Psychologen, sowie Gallup Poll, haben dieses Problem ebenfalls erkannt und für die Umfrage im Jahr 2015 wurde bereits weitaus differenzierter nachgefragt, außerdem sind die Ergebnisse nun erstmals in zwei seperaten Listen aufgeführt. Die Liste mit dem Titel „Wie Menschen ihr Leben sehen“ wird von der Schweiz, Dänemark, Finnland und weiteren zum größten Teil westlichen Industrienationen dominiert. Zum Erfragen der Lebenszufriedenheit wurde hierbei die sog. „Cantril-Leiter“ genutzt: Die Teilnehmer sollten sich eine Leiter mit zehn Rängen vorstellen und sich selbst darauf platzieren, wobei 10 ihr bestmögliches Leben und 0 ihr schlimmst-mögliches Leben darstellt.

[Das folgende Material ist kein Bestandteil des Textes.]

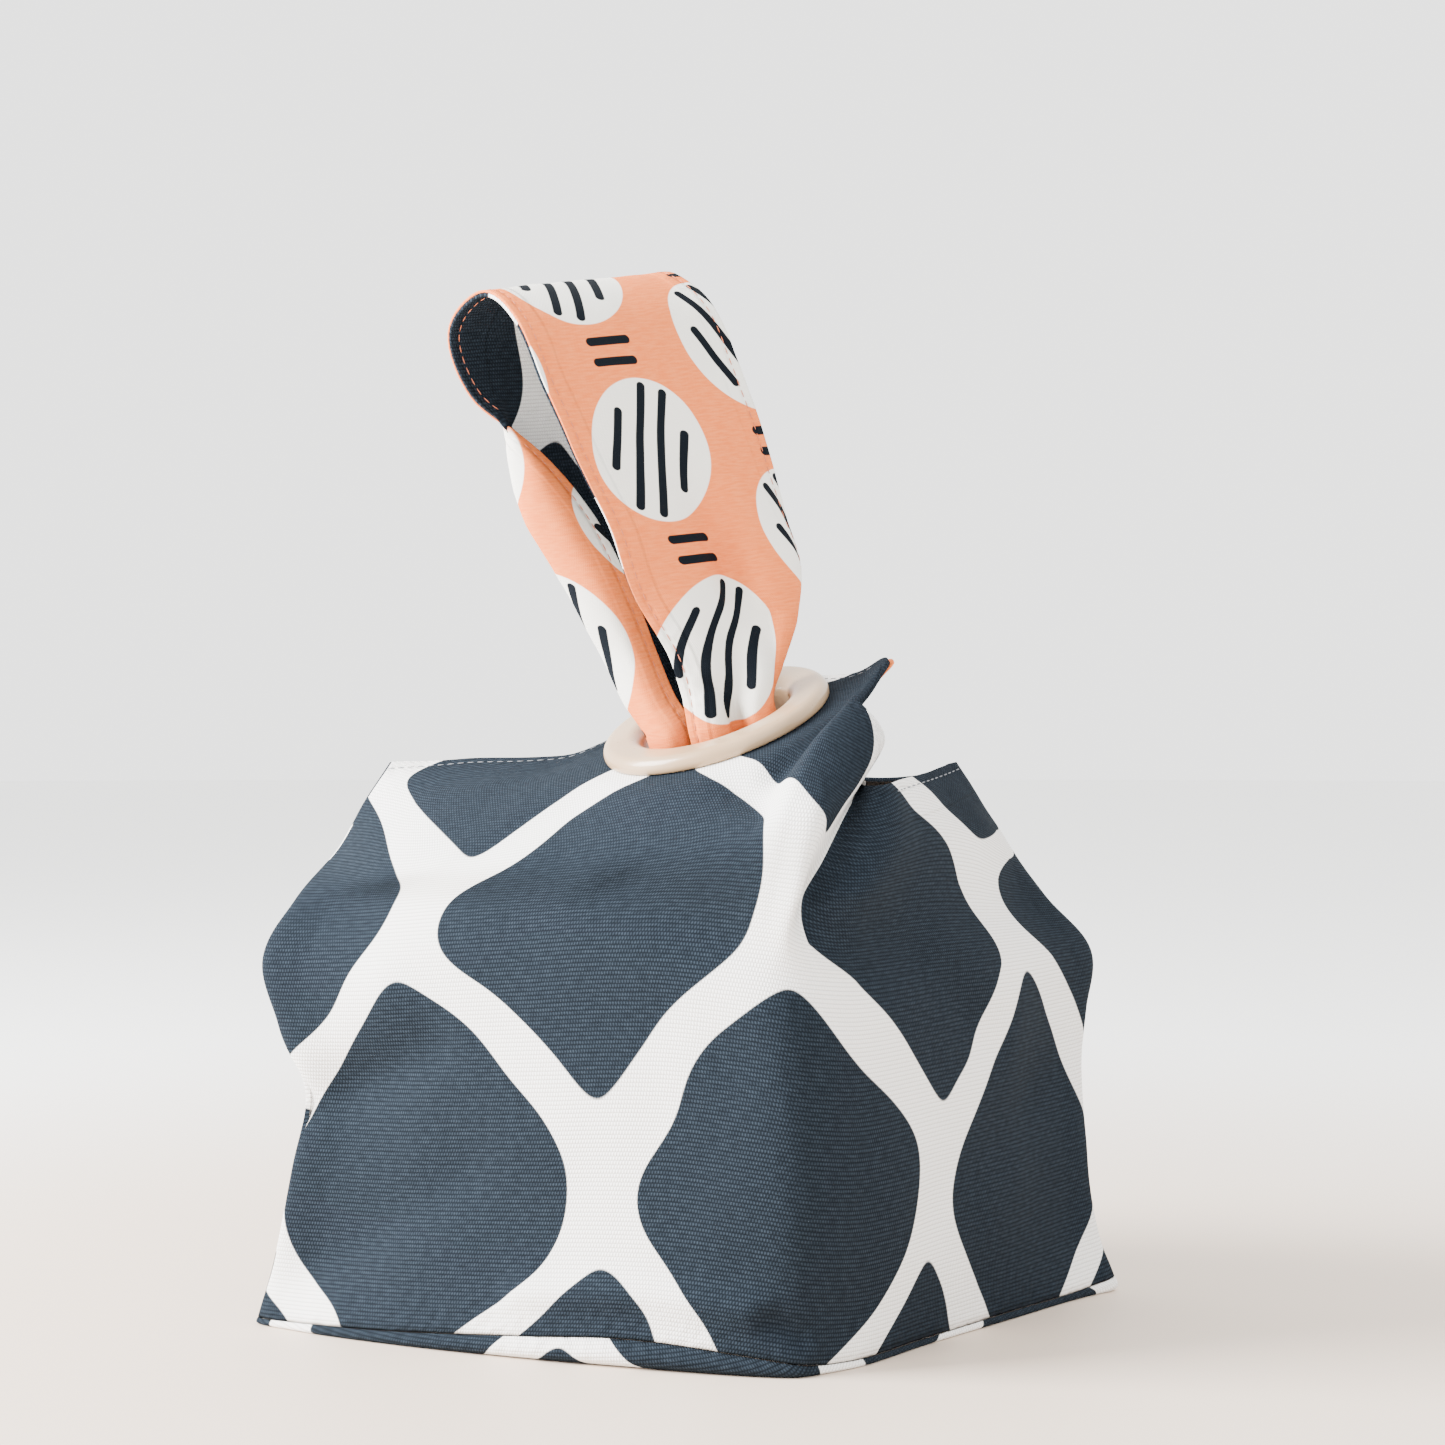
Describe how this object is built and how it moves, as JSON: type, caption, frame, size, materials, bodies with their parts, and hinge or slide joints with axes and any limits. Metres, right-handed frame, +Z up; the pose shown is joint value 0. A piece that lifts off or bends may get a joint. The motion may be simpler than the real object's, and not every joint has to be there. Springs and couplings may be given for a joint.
{
  "type": "dumpling bag",
  "caption": "Small boxed canvas bag whose front panel folds over as a flap with a grommet ring, and a wide strap pulled up through the ring as a wrist loop.",
  "frame": {"origin": "on the table under the middle of the base", "axes": "+Z up from the table, -Y towards the front panel that folds over as the flap, +X towards the right wall with the pleat"},
  "size_m": [0.2067, 0.1901, 0.3118],
  "materials": {
    "printed_canvas": "matt rib-woven cotton canvas",
    "printed_lining": "matt plain-woven cotton",
    "ivory_plastic": "satin"
  },
  "bodies": {
    "root": {"body_panels": "printed_canvas", "base_panel": "printed_canvas", "flap_lining": "printed_lining", "strap_facing": "printed_lining", "strap_canvas": "printed_canvas", "ring_face": "ivory_plastic", "ring_back": "ivory_plastic"}
  },
  "joints": []
}
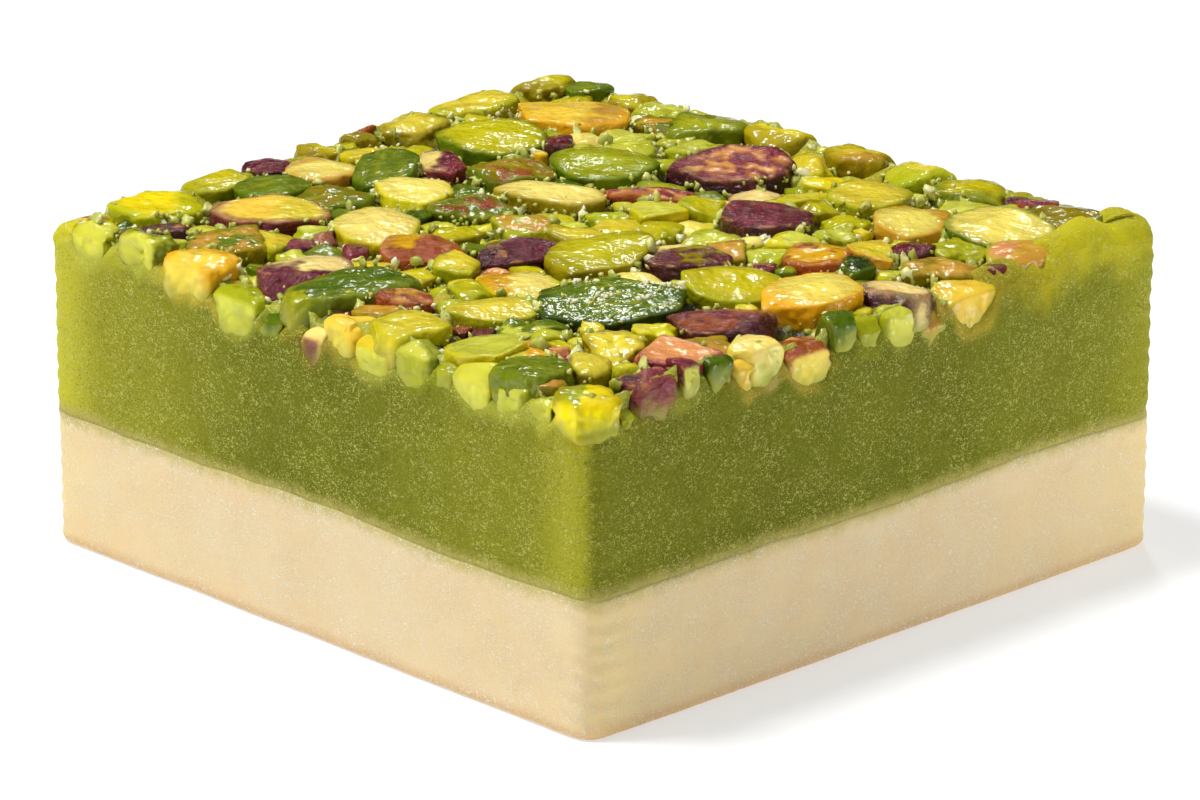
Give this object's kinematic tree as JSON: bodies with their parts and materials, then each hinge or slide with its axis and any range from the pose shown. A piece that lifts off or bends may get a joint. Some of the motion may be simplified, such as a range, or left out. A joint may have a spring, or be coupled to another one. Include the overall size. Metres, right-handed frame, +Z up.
{
  "type": "pistachio marzipan block",
  "caption": "Square block of two-layer marzipan, almond paste below and pistachio paste above, topped with chopped pistachio kernels.",
  "frame": {"origin": "middle of the underside", "axes": "+Z up from the underside, X and Y along the sides of the square block, with the near corner at +X, -Y"},
  "size_m": [0.0848, 0.0807, 0.0358],
  "materials": {
    "almond_base": "fine-grained cream almond paste, matt and slightly translucent",
    "pistachio_layer": "fine-grained olive green pistachio paste, matt with tiny glistening grains",
    "yellow_kernel": "waxy yellow pistachio flesh",
    "green_kernel": "waxy bright green pistachio flesh",
    "dark_kernel": "waxy dark green pistachio flesh",
    "pale_kernel": "waxy pale cream-green pistachio flesh",
    "skinned_kernel": "cream pistachio flesh with wrinkled purple skin",
    "amber_kernel": "waxy amber pistachio flesh",
    "purple_kernel": "wrinkled purple pistachio skin",
    "brown_kernel": "waxy olive-brown pistachio flesh"
  },
  "bodies": {
    "root": {"almond_base": "almond_base", "amber_kernel_01": "amber_kernel", "amber_kernel_02": "amber_kernel", "amber_kernel_03": "amber_kernel", "amber_kernel_04": "amber_kernel", "amber_kernel_05": "amber_kernel", "amber_kernel_06": "amber_kernel", "brown_kernel_01": "brown_kernel", "brown_kernel_02": "brown_kernel", "brown_kernel_03": "brown_kernel", "brown_kernel_04": "brown_kernel", "brown_kernel_05": "brown_kernel", "brown_kernel_06": "brown_kernel", "brown_kernel_07": "brown_kernel", "brown_kernel_08": "brown_kernel", "dark_kernel_01": "dark_kernel", "dark_kernel_02": "dark_kernel", "dark_kernel_03": "dark_kernel", "dark_kernel_04": "dark_kernel", "dark_kernel_05": "dark_kernel", "green_kernel_01": "green_kernel", "green_kernel_02": "green_kernel", "green_kernel_03": "green_kernel", "green_kernel_04": "green_kernel", "green_kernel_05": "green_kernel", "green_kernel_06": "green_kernel", "green_kernel_07": "green_kernel", "green_kernel_08": "green_kernel", "green_kernel_09": "green_kernel", "green_kernel_10": "green_kernel", "pale_kernel_01": "pale_kernel", "pale_kernel_02": "pale_kernel", "pale_kernel_03": "pale_kernel", "pale_kernel_04": "pale_kernel", "pistachio_layer": "pistachio_layer", "purple_kernel_01": "purple_kernel", "purple_kernel_02": "purple_kernel", "purple_kernel_03": "purple_kernel", "purple_kernel_04": "purple_kernel", "purple_kernel_05": "purple_kernel", "purple_kernel_06": "purple_kernel", "skinned_kernel_01": "skinned_kernel", "skinned_kernel_02": "skinned_kernel", "yellow_kernel_01": "yellow_kernel", "yellow_kernel_02": "yellow_kernel", "yellow_kernel_03": "yellow_kernel", "yellow_kernel_04": "yellow_kernel", "yellow_kernel_05": "yellow_kernel", "yellow_kernel_06": "yellow_kernel", "yellow_kernel_07": "yellow_kernel", "yellow_kernel_08": "yellow_kernel", "yellow_kernel_09": "yellow_kernel", "yellow_kernel_10": "yellow_kernel", "yellow_kernel_11": "yellow_kernel", "yellow_kernel_12": "yellow_kernel", "yellow_kernel_13": "yellow_kernel", "yellow_kernel_14": "yellow_kernel", "yellow_kernel_15": "yellow_kernel", "yellow_kernel_16": "yellow_kernel", "yellow_kernel_17": "yellow_kernel"}
  },
  "joints": []
}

Die ersten zehn Plätze der „Wie Menschen ihr Leben leben“-Liste sind in einem deutlichen Gegensatz hierzu jedoch gänzlich von lateinamarikanischen Ländern besetzt. Guatemala, eines der Länder mit dem niedrigsten Pro-Kopf-Einkommen, teilt sich hier den zweiten Platz mit Ecuador und Kolumbien. Bei diesem Interview wurden den Teilnhemern folgende Fragen gestellt: „Hast du dich gestern erholt gefühlt?“, „Wurdest du gestern den ganzen Tag mit Respekt behandelt?“, „Hast du gestern viel gelacht?“, „Hast du gestern etwas Interessantes gelernt oder getan?“. „Hast du die folgenden Emotionen im Laufe des gestrigen Tages oft gefühlt“? (Freude, physische Schmerzen, Sorgen, Trautigkeit, Stress, Ärger). Wenn es um „das Glück“ geht, scheint es also so zu sein, dass Menschen in Staaten mit hohem Pro-Kopf-Einkommen ihr Leben kognitiv im Durchschnitt als sehr gut bewerten. Sicherlichlich nicht zuletzt, weil all diese Nationen auch ein gutes soziales Netz, garantierte Menschenrechte, hohe Individualismustoleranz und weitere Annehmlichkeiten zu bieten haben. Länder mit spezifischen Kulturcharakteristiken scheinen hingegen ein hohes Wohlbefinden im Alltag zu genießen. Dies hat durchaus interessante Implikationen. Könnten wir womöglich im Kollektiv unser tägliches Wohlbefinden steigern, wenn wir unsere Kultur, unsere Gesellschaft und die Art, mit der wir miteinander umgehen, schrittweise, bewusst und nach Vorbild anderer Länder umstrukturieren? Ich denke Schweden hat mit der „Du-Reform“, (dem bewussten Abschaffen der förmlichen Anrdede in den 60ern und 70ern) bereits einen solchen Schritt erfolgreich gewagt.